*** PROVIDED DATA

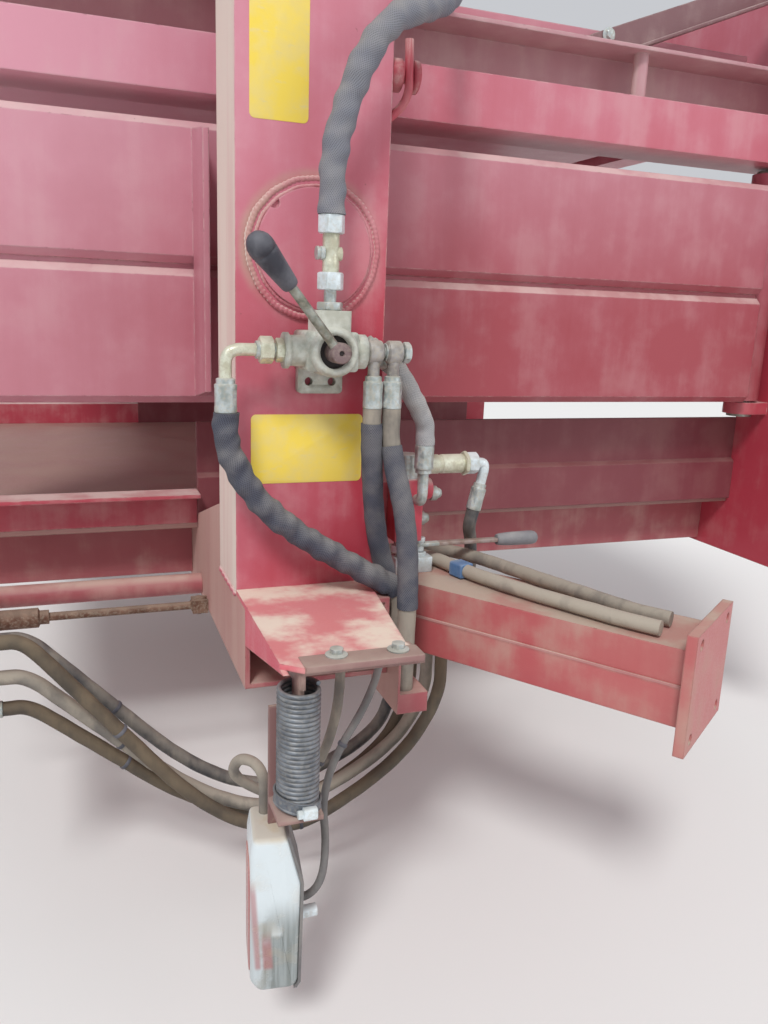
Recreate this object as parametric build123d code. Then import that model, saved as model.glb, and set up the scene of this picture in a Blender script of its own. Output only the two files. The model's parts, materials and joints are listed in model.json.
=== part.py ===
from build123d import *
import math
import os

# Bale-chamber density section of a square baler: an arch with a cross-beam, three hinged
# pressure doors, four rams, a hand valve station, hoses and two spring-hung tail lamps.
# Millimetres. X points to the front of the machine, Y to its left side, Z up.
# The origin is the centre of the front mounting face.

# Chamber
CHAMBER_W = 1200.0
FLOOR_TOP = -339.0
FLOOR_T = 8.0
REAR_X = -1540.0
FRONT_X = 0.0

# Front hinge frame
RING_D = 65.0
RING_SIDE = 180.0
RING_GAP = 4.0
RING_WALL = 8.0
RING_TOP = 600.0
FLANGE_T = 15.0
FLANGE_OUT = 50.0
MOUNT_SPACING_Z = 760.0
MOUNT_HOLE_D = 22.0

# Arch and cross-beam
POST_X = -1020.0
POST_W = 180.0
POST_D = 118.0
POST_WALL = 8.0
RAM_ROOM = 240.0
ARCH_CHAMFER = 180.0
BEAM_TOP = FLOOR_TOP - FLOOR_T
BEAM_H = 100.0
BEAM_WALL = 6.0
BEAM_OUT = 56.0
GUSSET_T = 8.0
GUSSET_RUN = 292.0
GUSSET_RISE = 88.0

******

**AIM**
Spot every line that holds "import" and copy it.

**RESPONSE**
Recreate this object as parametric build123d code. Then import that model, saved as model.glb, and set up the scene of this picture in a Blender script of its own. Output only the two files. The model's parts, materials and joints are listed in model.json.
from build123d import *
import math
import os